* Set problem
Reproduce exactly the lines below from the one containing "Keep writing the" through the one containing "sides: int = 12", including both, and nothing else.

* Provided data
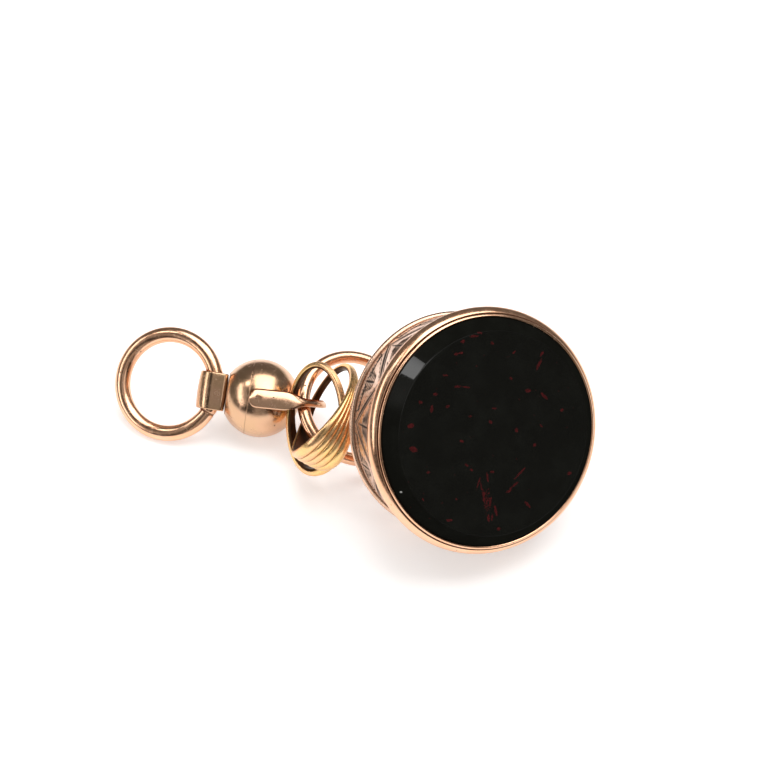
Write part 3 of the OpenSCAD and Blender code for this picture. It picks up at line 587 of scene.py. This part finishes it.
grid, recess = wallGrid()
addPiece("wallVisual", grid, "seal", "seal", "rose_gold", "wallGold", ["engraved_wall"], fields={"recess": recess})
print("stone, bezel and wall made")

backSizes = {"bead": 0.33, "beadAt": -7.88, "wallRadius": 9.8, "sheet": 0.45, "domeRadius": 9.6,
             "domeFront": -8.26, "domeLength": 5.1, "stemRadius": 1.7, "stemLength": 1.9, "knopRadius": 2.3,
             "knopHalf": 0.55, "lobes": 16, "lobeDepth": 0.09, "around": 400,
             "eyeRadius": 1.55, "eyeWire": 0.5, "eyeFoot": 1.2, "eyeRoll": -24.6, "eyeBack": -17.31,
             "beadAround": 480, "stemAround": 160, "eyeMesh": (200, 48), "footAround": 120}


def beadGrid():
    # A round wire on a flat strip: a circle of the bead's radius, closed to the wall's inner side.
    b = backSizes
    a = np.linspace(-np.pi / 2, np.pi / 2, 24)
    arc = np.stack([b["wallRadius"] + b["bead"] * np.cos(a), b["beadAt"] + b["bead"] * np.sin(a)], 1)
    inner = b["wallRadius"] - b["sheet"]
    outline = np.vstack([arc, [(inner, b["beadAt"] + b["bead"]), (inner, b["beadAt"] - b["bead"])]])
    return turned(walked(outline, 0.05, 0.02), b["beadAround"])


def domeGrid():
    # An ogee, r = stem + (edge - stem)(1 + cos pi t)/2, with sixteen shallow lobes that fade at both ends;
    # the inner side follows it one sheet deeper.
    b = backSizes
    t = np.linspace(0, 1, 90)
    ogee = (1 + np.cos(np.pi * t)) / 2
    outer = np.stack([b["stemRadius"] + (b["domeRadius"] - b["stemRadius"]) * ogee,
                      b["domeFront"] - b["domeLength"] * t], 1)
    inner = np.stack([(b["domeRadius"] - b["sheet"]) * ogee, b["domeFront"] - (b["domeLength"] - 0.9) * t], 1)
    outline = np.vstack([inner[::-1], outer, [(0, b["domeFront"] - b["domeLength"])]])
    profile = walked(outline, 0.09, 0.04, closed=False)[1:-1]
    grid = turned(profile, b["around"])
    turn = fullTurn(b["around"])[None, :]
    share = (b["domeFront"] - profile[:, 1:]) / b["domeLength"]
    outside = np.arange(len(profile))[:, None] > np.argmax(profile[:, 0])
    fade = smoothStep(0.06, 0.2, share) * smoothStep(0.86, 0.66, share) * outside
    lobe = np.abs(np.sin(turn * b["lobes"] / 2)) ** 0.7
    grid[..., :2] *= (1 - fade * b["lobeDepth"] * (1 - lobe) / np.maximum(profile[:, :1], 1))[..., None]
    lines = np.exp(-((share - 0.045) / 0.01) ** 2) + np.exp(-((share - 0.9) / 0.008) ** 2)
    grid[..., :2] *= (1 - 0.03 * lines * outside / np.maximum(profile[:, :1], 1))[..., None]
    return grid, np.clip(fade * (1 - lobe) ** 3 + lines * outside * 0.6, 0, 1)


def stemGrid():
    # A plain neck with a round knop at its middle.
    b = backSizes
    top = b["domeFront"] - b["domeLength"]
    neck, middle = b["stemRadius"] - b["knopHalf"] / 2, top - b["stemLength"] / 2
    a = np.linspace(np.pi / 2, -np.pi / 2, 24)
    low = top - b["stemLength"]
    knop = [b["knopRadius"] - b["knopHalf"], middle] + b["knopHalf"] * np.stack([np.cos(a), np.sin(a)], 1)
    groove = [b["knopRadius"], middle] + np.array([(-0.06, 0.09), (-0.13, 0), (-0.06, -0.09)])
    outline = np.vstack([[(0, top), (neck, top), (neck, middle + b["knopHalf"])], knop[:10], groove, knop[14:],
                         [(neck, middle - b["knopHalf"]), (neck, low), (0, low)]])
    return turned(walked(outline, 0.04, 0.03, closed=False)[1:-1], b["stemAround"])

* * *

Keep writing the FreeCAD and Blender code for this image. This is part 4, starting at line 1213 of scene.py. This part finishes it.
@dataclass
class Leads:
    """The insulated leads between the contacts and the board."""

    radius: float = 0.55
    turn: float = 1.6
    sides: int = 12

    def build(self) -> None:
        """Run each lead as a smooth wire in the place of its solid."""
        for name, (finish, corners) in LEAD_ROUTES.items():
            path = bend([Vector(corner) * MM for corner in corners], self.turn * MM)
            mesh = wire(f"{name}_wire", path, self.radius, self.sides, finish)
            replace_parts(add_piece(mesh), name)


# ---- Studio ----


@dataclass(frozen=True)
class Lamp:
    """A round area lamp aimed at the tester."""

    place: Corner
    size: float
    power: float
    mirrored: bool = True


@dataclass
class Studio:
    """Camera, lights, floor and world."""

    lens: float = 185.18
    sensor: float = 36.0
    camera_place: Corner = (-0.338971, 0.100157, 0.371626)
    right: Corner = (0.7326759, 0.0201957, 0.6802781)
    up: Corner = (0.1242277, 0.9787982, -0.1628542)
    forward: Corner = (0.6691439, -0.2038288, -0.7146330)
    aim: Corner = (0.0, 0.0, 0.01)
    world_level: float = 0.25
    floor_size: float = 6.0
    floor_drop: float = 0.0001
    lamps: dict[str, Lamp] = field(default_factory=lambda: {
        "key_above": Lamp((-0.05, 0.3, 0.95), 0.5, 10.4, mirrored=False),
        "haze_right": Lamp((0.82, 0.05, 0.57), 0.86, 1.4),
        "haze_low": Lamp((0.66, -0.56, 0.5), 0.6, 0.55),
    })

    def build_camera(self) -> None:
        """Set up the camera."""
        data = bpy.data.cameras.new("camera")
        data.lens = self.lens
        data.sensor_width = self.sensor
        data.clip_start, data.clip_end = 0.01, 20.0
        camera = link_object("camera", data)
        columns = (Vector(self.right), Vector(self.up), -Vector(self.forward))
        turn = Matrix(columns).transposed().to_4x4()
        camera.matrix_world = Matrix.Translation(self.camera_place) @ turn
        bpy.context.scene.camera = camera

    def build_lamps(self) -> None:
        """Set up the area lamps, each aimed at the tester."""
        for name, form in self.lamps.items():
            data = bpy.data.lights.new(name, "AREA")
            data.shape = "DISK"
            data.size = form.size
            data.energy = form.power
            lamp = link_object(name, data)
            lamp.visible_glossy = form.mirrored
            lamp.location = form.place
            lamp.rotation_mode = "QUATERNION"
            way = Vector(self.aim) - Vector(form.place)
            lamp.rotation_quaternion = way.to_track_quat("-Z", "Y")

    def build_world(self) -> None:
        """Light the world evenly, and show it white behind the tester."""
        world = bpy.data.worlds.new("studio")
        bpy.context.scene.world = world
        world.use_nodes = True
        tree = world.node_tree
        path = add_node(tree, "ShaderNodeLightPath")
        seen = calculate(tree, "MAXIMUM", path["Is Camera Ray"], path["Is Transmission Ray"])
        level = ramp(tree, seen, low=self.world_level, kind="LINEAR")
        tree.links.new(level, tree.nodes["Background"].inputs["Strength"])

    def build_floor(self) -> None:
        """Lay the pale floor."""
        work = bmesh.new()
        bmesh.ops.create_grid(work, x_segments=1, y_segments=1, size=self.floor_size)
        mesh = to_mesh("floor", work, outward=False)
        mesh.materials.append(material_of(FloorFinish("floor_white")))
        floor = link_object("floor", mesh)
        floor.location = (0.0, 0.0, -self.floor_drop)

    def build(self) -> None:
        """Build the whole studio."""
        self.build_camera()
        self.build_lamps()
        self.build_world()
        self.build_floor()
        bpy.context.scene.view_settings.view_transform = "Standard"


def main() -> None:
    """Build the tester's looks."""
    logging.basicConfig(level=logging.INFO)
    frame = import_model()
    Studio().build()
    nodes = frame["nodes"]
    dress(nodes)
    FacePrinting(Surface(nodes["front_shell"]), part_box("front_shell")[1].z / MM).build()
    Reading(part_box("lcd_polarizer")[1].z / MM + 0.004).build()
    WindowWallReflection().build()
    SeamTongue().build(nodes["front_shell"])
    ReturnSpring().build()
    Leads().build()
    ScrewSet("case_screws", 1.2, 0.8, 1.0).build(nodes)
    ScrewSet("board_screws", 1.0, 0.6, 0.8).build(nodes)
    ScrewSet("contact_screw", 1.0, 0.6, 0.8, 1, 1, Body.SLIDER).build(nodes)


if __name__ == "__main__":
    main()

* Task result
Keep writing the FreeCAD and Blender code for this image. This is part 4, starting at line 1213 of scene.py. This part finishes it.
@dataclass
class Leads:
    """The insulated leads between the contacts and the board."""

    radius: float = 0.55
    turn: float = 1.6
    sides: int = 12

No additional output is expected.